Spenser chooses to show Cupid as the only one who seems to be able to bind and control Love. The "winged God" delights in his prisoner, looking at her suffering and finding happiness in it. In the days when the Greek and Roman gods were still worshipped in high degree, the world was believed to have been subject to the whims of these deities, whims which were considered illogical and unable to be understood by mere mortals. Perhaps in using Cupid as Love's jailor, Spenser is trying to define Love as something that people cannot control, cannot even contemplate fully. He also shows Love's brevity as, moments after Britomart sees this masque and all that are involved in it, they all disappear back from the room they came. Cupid and his minions are gone within seconds, as maybe Spenser believes Love can be there and gone before one can even think it.

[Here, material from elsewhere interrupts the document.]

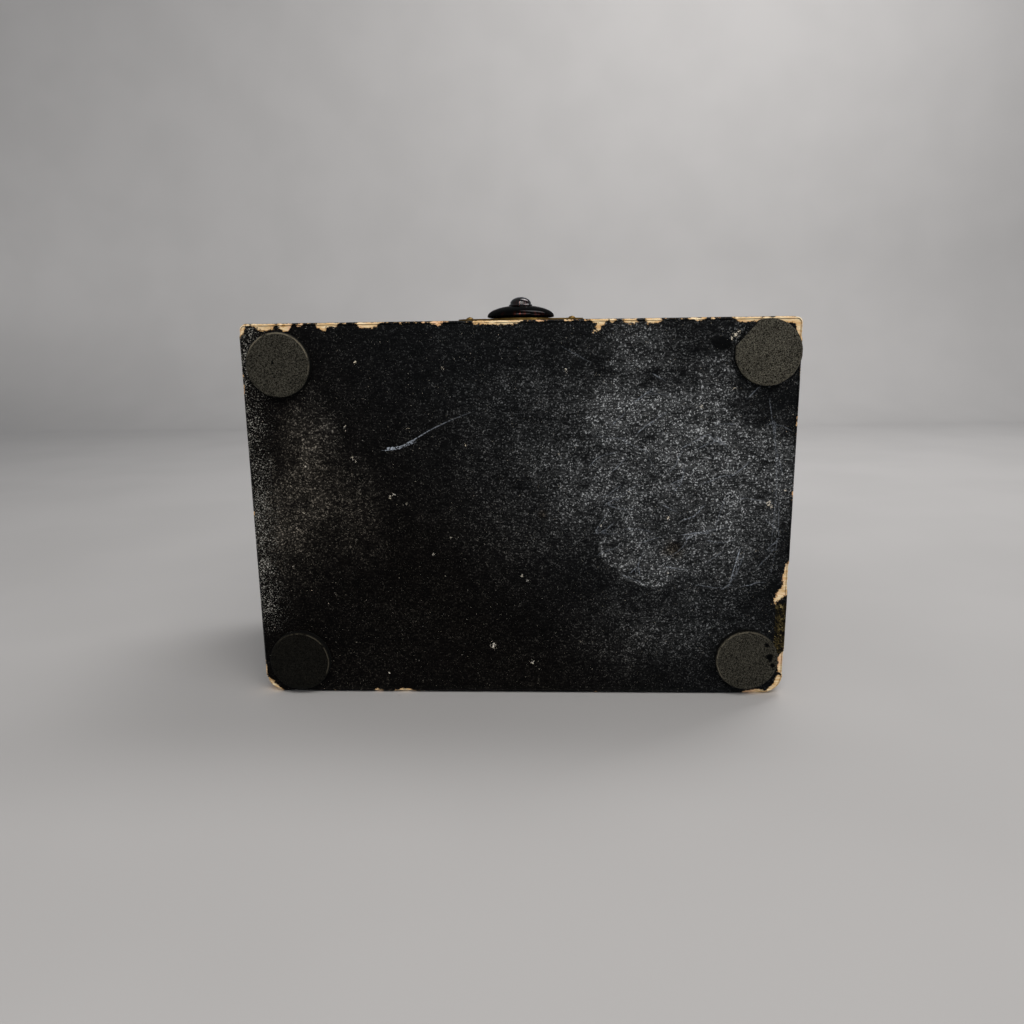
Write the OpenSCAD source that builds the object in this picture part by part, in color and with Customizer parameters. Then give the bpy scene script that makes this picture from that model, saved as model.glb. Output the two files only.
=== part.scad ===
// Small lidded wind-up music box: a black-painted wooden case on four felt pads, with a turn catch on the
// front, a hinged lid with a mirror, a lined jewel well, and an 18-note cylinder movement under glass.
// The box stands on its pads at z = 0, with the case centred on X and Y, and its front towards -Y.

/* [Case] */
// Width of the case, left to right
case_w = 108; // [106:1:120]
// Depth of the case, front to back
case_d = 76; // [76:1:90]
// Thickness of the wooden walls and lid rails
wall_t = 7; // [7:0.5:8]
// Thickness of the base panel
panel_t = 3; // [3:0.5:4]
// Height of the case walls above the base panel
wall_h = 31; // [31:1:36]
// Radius of the two front corners
front_r = 1.2; // [0.5:0.1:2]
// Radius of the two back corners
back_r = 3.8; // [2:0.1:5]

/* [Lid] */
// Gap between the case rim and the lid
lid_gap = 0.3; // [0.2:0.1:0.4]
// Height of the lid rails
lid_rail_h = 11.5; // [11.5:0.5:14]
// Thickness of the lid board
lid_top_t = 4; // [3:0.5:5]
// Length of each hinge
hinge_len = 16; // [14:1:20]
// Distance of each hinge from the middle
hinge_x = 30; // [26:1:32]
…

Spenser used different dimensions in his ekphrasis for the House of Busirane to contrast the violence and graphic emotions of each. The first, being in the form of tapestries hanging on a wall, possibly invoked more of a mental reaction. Britomart, and the reader along with her, saw the scenes of gods and humans intermingling, and it began a thought process of what might happen after what is shown in the picture. Zeus rapes Leda…and then what? There is only so much a mere picture can do to illustrate Spenser's feelings on the danger of love. Therefore, he brings forward something one could touch, something one could possibly be touched back by: the masque of Cupid. The Lord of Love himself brings forward the sensations that accompany Love or Lust or any combination of the two. This masque may have been designed to produce a more physical reaction. Desire and Fury and Fear are all moving before Britomart; it makes their effect that much more visceral to the viewer. When Spenser made the vices of Love physical, he made them into the primitive, animalistic tendencies that he believed they were. Creating an idea and writing it in human form gave more power to his message, and the reader is left sharing Britomart's struggle to persevere.